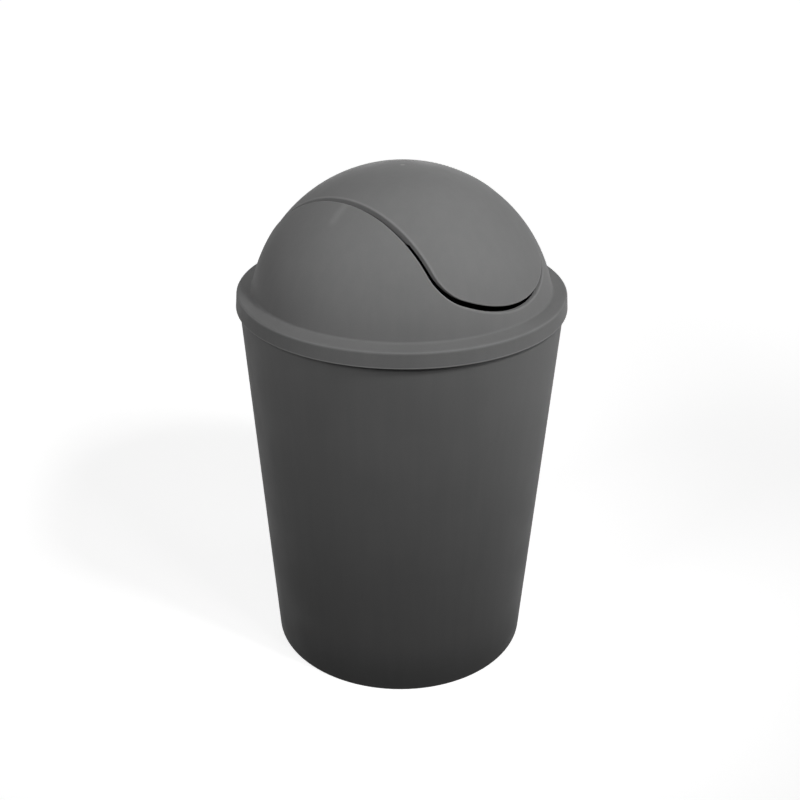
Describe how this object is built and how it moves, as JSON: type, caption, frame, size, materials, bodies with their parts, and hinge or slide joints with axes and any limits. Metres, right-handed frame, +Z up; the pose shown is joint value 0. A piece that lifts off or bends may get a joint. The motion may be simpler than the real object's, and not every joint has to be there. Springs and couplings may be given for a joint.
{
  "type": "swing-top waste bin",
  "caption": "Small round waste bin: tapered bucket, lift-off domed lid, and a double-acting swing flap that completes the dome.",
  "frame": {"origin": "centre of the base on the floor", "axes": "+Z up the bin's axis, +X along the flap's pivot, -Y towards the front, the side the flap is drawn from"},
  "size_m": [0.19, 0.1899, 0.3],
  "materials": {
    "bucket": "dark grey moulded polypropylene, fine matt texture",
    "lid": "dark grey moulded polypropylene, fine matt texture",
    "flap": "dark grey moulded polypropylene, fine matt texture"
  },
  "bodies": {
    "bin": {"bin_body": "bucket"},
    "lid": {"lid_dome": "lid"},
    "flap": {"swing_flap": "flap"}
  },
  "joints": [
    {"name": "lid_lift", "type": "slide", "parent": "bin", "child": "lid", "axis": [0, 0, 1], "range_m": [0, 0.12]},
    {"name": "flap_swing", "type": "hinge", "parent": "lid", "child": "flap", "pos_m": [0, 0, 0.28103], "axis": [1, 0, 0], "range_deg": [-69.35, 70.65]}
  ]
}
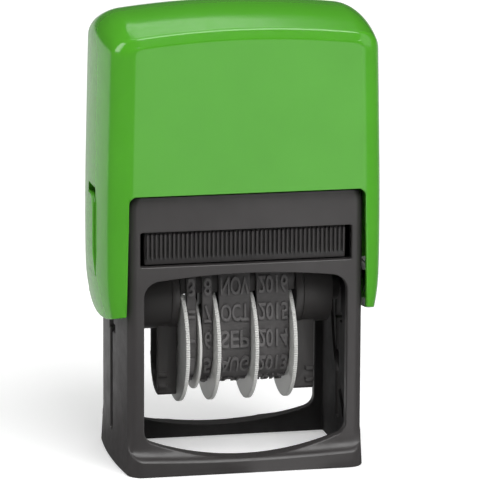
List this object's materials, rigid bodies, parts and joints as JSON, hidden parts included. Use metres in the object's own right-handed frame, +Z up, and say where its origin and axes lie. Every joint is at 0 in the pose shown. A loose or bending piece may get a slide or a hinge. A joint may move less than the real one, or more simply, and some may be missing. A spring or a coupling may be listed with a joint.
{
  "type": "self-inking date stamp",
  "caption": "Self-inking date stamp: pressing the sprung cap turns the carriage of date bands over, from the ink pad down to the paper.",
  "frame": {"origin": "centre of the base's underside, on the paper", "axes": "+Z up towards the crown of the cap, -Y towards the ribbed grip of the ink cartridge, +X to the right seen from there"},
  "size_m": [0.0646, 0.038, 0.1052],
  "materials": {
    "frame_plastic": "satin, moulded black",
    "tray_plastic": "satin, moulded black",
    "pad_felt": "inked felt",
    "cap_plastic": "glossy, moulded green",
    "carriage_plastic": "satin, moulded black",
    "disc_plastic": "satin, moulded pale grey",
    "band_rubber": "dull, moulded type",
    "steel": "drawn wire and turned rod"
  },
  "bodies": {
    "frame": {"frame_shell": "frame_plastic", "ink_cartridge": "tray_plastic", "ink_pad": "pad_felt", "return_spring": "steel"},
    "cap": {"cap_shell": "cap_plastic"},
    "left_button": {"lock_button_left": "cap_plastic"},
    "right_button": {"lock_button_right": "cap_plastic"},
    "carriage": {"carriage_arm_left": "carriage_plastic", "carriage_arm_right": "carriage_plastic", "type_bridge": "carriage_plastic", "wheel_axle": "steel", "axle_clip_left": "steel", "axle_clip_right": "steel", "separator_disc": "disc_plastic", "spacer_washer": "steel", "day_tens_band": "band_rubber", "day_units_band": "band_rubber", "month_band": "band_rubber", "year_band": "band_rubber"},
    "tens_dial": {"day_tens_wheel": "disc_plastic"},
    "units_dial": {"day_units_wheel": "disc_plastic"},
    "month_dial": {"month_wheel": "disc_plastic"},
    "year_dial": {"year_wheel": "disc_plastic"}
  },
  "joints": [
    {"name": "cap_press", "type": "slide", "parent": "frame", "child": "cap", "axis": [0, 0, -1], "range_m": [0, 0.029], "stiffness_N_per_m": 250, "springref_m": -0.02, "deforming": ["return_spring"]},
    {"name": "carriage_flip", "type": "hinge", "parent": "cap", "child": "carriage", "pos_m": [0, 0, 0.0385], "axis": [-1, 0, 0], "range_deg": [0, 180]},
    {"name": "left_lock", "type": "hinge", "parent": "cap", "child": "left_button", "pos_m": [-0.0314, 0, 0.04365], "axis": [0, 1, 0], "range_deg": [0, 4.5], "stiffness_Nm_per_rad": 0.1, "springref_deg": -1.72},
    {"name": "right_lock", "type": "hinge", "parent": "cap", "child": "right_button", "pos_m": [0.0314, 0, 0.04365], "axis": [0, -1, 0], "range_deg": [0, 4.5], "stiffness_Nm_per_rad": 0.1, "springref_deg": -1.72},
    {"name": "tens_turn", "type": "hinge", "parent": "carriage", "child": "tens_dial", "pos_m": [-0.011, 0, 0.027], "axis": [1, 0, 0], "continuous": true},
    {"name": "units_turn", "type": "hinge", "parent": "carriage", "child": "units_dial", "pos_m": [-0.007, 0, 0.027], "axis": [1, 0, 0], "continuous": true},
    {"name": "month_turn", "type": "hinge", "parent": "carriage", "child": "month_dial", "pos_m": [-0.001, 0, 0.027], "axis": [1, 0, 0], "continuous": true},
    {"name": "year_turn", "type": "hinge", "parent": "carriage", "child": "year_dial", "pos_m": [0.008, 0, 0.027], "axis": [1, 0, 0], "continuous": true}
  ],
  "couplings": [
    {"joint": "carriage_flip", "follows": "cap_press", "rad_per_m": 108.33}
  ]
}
----------
All of the entries must be quoted exactly; please include each one.

**Worked answer**.
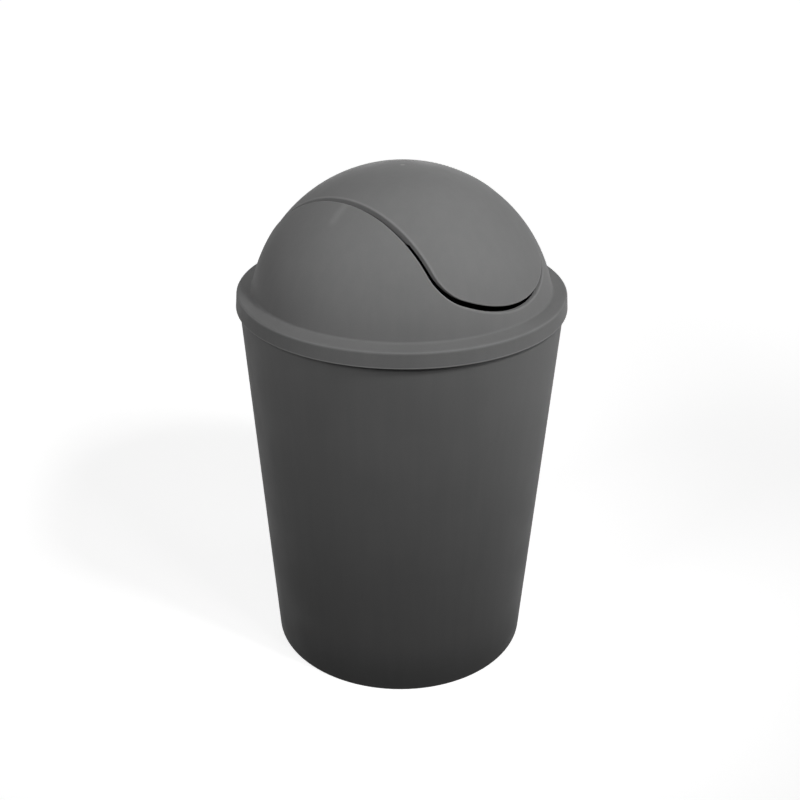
Describe how this object is built and how it moves, as JSON: type, caption, frame, size, materials, bodies with their parts, and hinge or slide joints with axes and any limits. Metres, right-handed frame, +Z up; the pose shown is joint value 0. A piece that lifts off or bends may get a joint. The motion may be simpler than the real object's, and not every joint has to be there. Springs and couplings may be given for a joint.
{
  "type": "swing-top waste bin",
  "caption": "Small round waste bin: tapered bucket, lift-off domed lid, and a double-acting swing flap that completes the dome.",
  "frame": {"origin": "centre of the base on the floor", "axes": "+Z up the bin's axis, +X along the flap's pivot, -Y towards the front, the side the flap is drawn from"},
  "size_m": [0.19, 0.1899, 0.3],
  "materials": {
    "bucket": "dark grey moulded polypropylene, fine matt texture",
    "lid": "dark grey moulded polypropylene, fine matt texture",
    "flap": "dark grey moulded polypropylene, fine matt texture"
  },
  "bodies": {
    "bin": {"bin_body": "bucket"},
    "lid": {"lid_dome": "lid"},
    "flap": {"swing_flap": "flap"}
  },
  "joints": [
    {"name": "lid_lift", "type": "slide", "parent": "bin", "child": "lid", "axis": [0, 0, 1], "range_m": [0, 0.12]},
    {"name": "flap_swing", "type": "hinge", "parent": "lid", "child": "flap", "pos_m": [0, 0, 0.28103], "axis": [1, 0, 0], "range_deg": [-69.35, 70.65]}
  ]
}
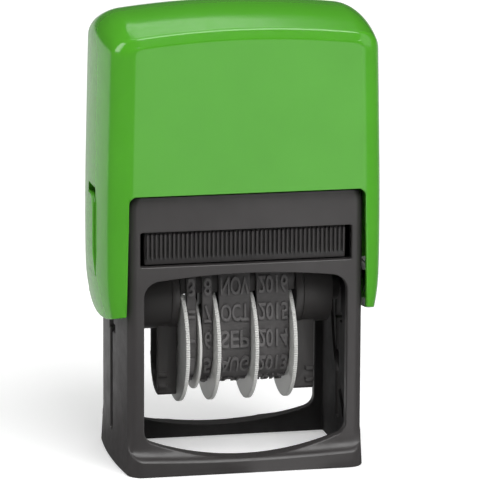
List this object's materials, rigid bodies, parts and joints as JSON, hidden parts included. Use metres in the object's own right-handed frame, +Z up, and say where its origin and axes lie. Every joint is at 0 in the pose shown. A loose or bending piece may get a slide or a hinge. A joint may move less than the real one, or more simply, and some may be missing. A spring or a coupling may be listed with a joint.
{
  "type": "self-inking date stamp",
  "caption": "Self-inking date stamp: pressing the sprung cap turns the carriage of date bands over, from the ink pad down to the paper.",
  "frame": {"origin": "centre of the base's underside, on the paper", "axes": "+Z up towards the crown of the cap, -Y towards the ribbed grip of the ink cartridge, +X to the right seen from there"},
  "size_m": [0.0646, 0.038, 0.1052],
  "materials": {
    "frame_plastic": "satin, moulded black",
    "tray_plastic": "satin, moulded black",
    "pad_felt": "inked felt",
    "cap_plastic": "glossy, moulded green",
    "carriage_plastic": "satin, moulded black",
    "disc_plastic": "satin, moulded pale grey",
    "band_rubber": "dull, moulded type",
    "steel": "drawn wire and turned rod"
  },
  "bodies": {
    "frame": {"frame_shell": "frame_plastic", "ink_cartridge": "tray_plastic", "ink_pad": "pad_felt", "return_spring": "steel"},
    "cap": {"cap_shell": "cap_plastic"},
    "left_button": {"lock_button_left": "cap_plastic"},
    "right_button": {"lock_button_right": "cap_plastic"},
    "carriage": {"carriage_arm_left": "carriage_plastic", "carriage_arm_right": "carriage_plastic", "type_bridge": "carriage_plastic", "wheel_axle": "steel", "axle_clip_left": "steel", "axle_clip_right": "steel", "separator_disc": "disc_plastic", "spacer_washer": "steel", "day_tens_band": "band_rubber", "day_units_band": "band_rubber", "month_band": "band_rubber", "year_band": "band_rubber"},
    "tens_dial": {"day_tens_wheel": "disc_plastic"},
    "units_dial": {"day_units_wheel": "disc_plastic"},
    "month_dial": {"month_wheel": "disc_plastic"},
    "year_dial": {"year_wheel": "disc_plastic"}
  },
  "joints": [
    {"name": "cap_press", "type": "slide", "parent": "frame", "child": "cap", "axis": [0, 0, -1], "range_m": [0, 0.029], "stiffness_N_per_m": 250, "springref_m": -0.02, "deforming": ["return_spring"]},
    {"name": "carriage_flip", "type": "hinge", "parent": "cap", "child": "carriage", "pos_m": [0, 0, 0.0385], "axis": [-1, 0, 0], "range_deg": [0, 180]},
    {"name": "left_lock", "type": "hinge", "parent": "cap", "child": "left_button", "pos_m": [-0.0314, 0, 0.04365], "axis": [0, 1, 0], "range_deg": [0, 4.5], "stiffness_Nm_per_rad": 0.1, "springref_deg": -1.72},
    {"name": "right_lock", "type": "hinge", "parent": "cap", "child": "right_button", "pos_m": [0.0314, 0, 0.04365], "axis": [0, -1, 0], "range_deg": [0, 4.5], "stiffness_Nm_per_rad": 0.1, "springref_deg": -1.72},
    {"name": "tens_turn", "type": "hinge", "parent": "carriage", "child": "tens_dial", "pos_m": [-0.011, 0, 0.027], "axis": [1, 0, 0], "continuous": true},
    {"name": "units_turn", "type": "hinge", "parent": "carriage", "child": "units_dial", "pos_m": [-0.007, 0, 0.027], "axis": [1, 0, 0], "continuous": true},
    {"name": "month_turn", "type": "hinge", "parent": "carriage", "child": "month_dial", "pos_m": [-0.001, 0, 0.027], "axis": [1, 0, 0], "continuous": true},
    {"name": "year_turn", "type": "hinge", "parent": "carriage", "child": "year_dial", "pos_m": [0.008, 0, 0.027], "axis": [1, 0, 0], "continuous": true}
  ],
  "couplings": [
    {"joint": "carriage_flip", "follows": "cap_press", "rad_per_m": 108.33}
  ]
}